Even though this is not the case, Apple has acknowledged the issue with their approach. At first they released a support article the discusses Lithium-Ion batteries. While this is informational, it did not directly address the cause. In order to help rectify it, Apple has issued an open letter. In this, Apple indicates that they will be reducing the price for out of warranty battery replacements. Currently, it is $79. Starting in late January, this price will be reduced to $29. This will be valid on iPhone 6 models, and later, from late January 2018 to December of 2018.

This is a good step to help those who have purchased an iPhone 6, or later, to be able to continue to use their devices. As the message about the battery states "Early in 2018, we will issue an iOS software update with new features that give users more visibility into the health of their iPhone’s battery, so they can see for themselves if its condition is affecting performance." This is absolutely necessary and should have been done before.

With this apology and price reduction, Walt Mossberg, former technology writer, had something to say about it in a series of tweets. Or you can read it in its entirety

It is as follows:

It’s natural that, after Apple’s apology and battery replacement discount, people are calling for the return of user-replaceable batteries in phones and other devices. And it may well happen. But one big reason Steve Jobs wanted to get rid of replaceable batteries was to make room for *larger* batteries, taking advantage of the space gained by eliminating the user-accessible battery compartments and covers and user-safe casings. Thinness was secondary. And industry sales figures showed hardly anyone bought spare batteries or kept them charged, and that device turnover was fast enough that degrading batteries weren't much of an issue. Also, in the case of phones, their processors and other components for years weren't potent enough to run truly powerful software or tax the batteries nearly as much as they do today. Now, I wouldn't be surprised to see 2020 smartphones with much more easily replaceable batteries, especially since Apple is now calling them "consumable" components.

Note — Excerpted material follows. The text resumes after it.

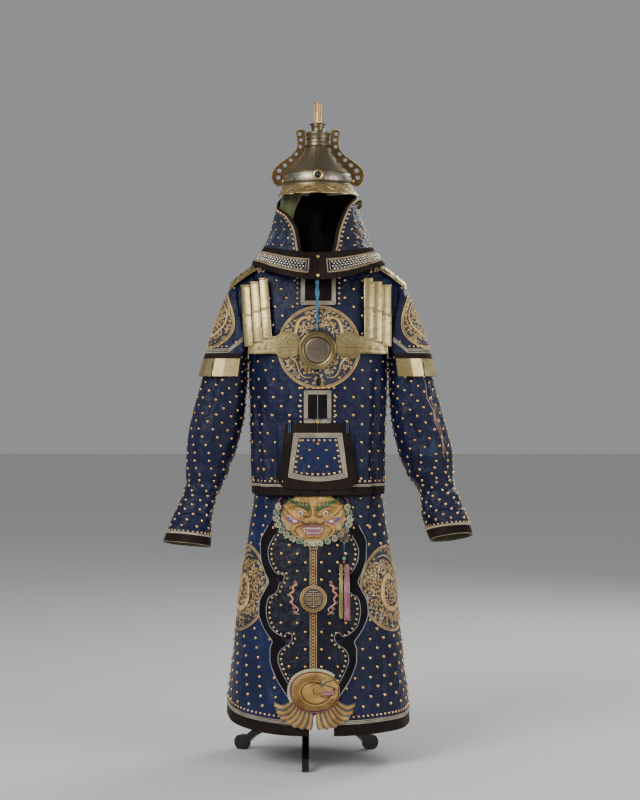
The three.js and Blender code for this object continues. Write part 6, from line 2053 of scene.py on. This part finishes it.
def make_collar_panel(side, label):
    """The studded satin panel on the velvet collar, with its two cords and the gathers above and below."""
    start, end = (FRONT + 0.15, BACK - 0.08) if side > 0 else (FRONT + 2 * math.pi - 0.15, BACK + 0.08)
    patch(f"collar_panel_{label}", SATIN, mantle, RINGS, start, end, np.linspace(1.24, 1.76, 12),
          1.5, 1.2, 150)
    cords = []
    for inset, width in ((0.0, 2.2), (0.055, 1.3)):
        near, low, high = start + (inset if side > 0 else -inset) * 0.8, 1.24 + inset, 1.76 - inset
        path = [(near, low), (end, low), (end, high), (near, high), (near, low)]
        cords.append((resampled(path, 0.03)[:-1], width, 2.6, True))
    stroke_object(f"collar_cords_{label}", TAN, mantle, RINGS, cords, lift=1.4)
    inner_start = start + (0.09 if side > 0 else -0.09)
    dots = [spaced(mantle, level_path(inner_start, end, drop, 400), 9.8, 4.9 * (i % 2))
            for i, drop in enumerate((1.36, 1.453, 1.547, 1.64))]
    stud_object(f"collar_studs_{label}", mantle, RINGS, np.concatenate(dots), 3.3, 1.5, material=PALE_BRASS)
    height = 2.4 + 0.8 * np.sin(np.arange(160) * 1.9)
    for drop in (1.2, 1.83):
        row = [(level_path(start, end, drop, 160), 1.8, height)]
        stroke_object(f"collar_gathers_{label}_{int(drop * 100)}", VELVET, mantle, RINGS, row,
                      lift=0.3)


def make_collar_fastening():
    """Two buttons at the collar's front, and the knot beside the hood's opening."""
    buttons = [(mantle(np.array(FRONT), np.array(drop)) + [0, -5, 0], 6.0) for drop in (1.13, 1.86)]
    balls("collar_buttons", GILT, buttons)
    knot = mantle(np.array(-0.13), np.array(0.32))
    t = full_turn(22)
    parts = []
    for start, turn in ((0, 1.0), (2.1, -1.0), (4.2, 1.0)):
        loop = knot + np.stack([8 * np.cos(t + start), -4 + 4 * np.sin(2 * t + start),
                                10 * np.sin(t) * turn], -1)
        parts.append(cord_mesh(loop, FORWARD, 4.0, 6.5, True, 8))
    trim("lining_knot", joined_mesh(parts), LINING)


# Plates, mirror, front flap and guards

def facing(name, profile, material, x, back, z, segments=72):
    """A turned form that faces forward. The profile is (radius, distance forward of its back)."""
    points, faces = lathe_mesh(creased(profile), segments)
    points = points[:, [0, 2, 1]] * [1, -1, 1] + [x, back, z]
    return make_object(name, points, turned_out(points, faces), material)


def creased(profile, gap=0.4):
    """The same profile with a short flat on each side of every corner, so that edges stay crisp."""
    profile = np.asarray(profile, float)
    rows = [profile[0]]
    for before, corner, after in zip(profile, profile[1:], profile[2:]):
        for other in (before, after):
            way = other - corner
            length = np.linalg.norm(way)
            rows.append(corner + way / length * min(gap, length * 0.3))
    rows.append(profile[-1])
    return np.array(rows)


def bezier(start, curves, count=16):
    t = np.linspace(0, 1, count)[1:, None]
    points = [np.array([start], float)]
    for a, b, end in curves:
        s, a, b, e = points[-1][-1], np.array(a, float), np.array(b, float), np.array(end, float)
        points.append((1 - t) ** 3 * s + 3 * t * (1 - t) ** 2 * a + 3 * t * t * (1 - t) * b + t ** 3 * e)
    return np.concatenate(points)


LAMES = [  # top and bottom x on the left side, on the right side, then top, break and bottom heights
    (160, 147, 148, 148, 1426, 1334, 1247), (187, 174, 175, 175, 1416, 1325, 1237),
    (214, 201, 202, 202, 1407, 1315, 1225),
]


LAME_HALF = 13.1


def lame_part(name, side, head, foot, heights, high, low, lift):
    """One strip of a lame, bowed across, with its upper edge curled out."""
    top, bottom = heights
    levels = np.concatenate([high - np.array([0, 1.2, 2.6, 4.2, 6, 8]), np.linspace(high - 10, low, 20)])
    x = side * (foot + (head - foot) * (levels - bottom) / (top - bottom))
    u, v = sheet_grid(x - LAME_HALF, x + LAME_HALF, levels, 15)
    bow = 1.8 * (1 - ((u - x[:, None]) / LAME_HALF) ** 2)
    curl = 2.6 * bump((high - 2.6 - v) / 2.4)
    piece = shell(name, PALE_GILT, harness, u, v, FLAT, lift + bow + curl, 1.4)
    return piece


def make_lames():
    """Each lame is bent across its middle, where the upper strip laps over the lower."""
    for i, (left_top, left_bottom, right_top, right_bottom, top, middle, bottom) in enumerate(LAMES):
        for side, label in SIDES:
            name = f"chest_lame_{label}_{i + 1}"
            ends = (left_top, left_bottom) if side < 0 else (right_top, right_bottom)
            upper = lame_part(f"{name}_upper", side, *ends, (top, bottom), top, middle, 3.0)
            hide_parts(name)
            lame_part(f"{name}_lower", side, *ends, (top, bottom), middle + 6, bottom, 4.3)


WING = [((54, 1262), (72, 1262), (82, 1268)), ((94, 1272), (108, 1264), (122, 1255)),
        ((140, 1257), (165, 1246), (204, 1228)), ((204.7, 1220), (205.3, 1212), (206, 1204)),
        ((180, 1200), (150, 1206), (124, 1204)), ((110, 1192), (96, 1190), (84, 1193)),
        ((72, 1192), (58, 1196), (52, 1212))]


WING_SCROLLS = [  # x, z, size, start, spin
    (82, 1236, 12, 0.6, 1), (80, 1211, 10, 5.4, -1), (106, 1234, 12, 1.4, -1), (108, 1212, 9, 4.2, 1),
    (134, 1230, 9, 2.0, 1), (152, 1222, 7, 1.0, -1), (172, 1219, 6, 0.4, 1),
]
WING_PINS = ((198, 1224), (199, 1209), (124, 1250), (124, 1209))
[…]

Mossberg makes a good point, particularly the last sentence "especially since Apple is now calling them 'consumable' components." If this is truly the case, then I would expect Apple to begin incorporating user-replaceable batteries. It would be nice to see a return, however I do not know how likely it is. I am sure that Apple will begin looking the feasibility of replaceable batteries. I do not expect it for 2018, but as Mossberg postulates, 2020 is a possibility.

It is not known what Apple will end up doing in the long run, but it would be nice to see a bit more flexibility. However, with the move to subscription phone subsidies, the need for user-replaceable batteries may be moot and not really an issue. Yes, this is absolutely bad for Apple, but Apple cannot control chemistry and the way that chemicals react. Should Apple have warned users, yes. I hope that Apple learns from its mistake and provides more information to the users. This incident may cause some users to switch to Android, but ultimately I do not think it will hurt Apple sales that much, but time will tell on that. Even with this battery issue, having an iPhone feel slower is still not as bad as having them explode, as Samsung experienced with their Galaxy Note 7, even so, this is not good.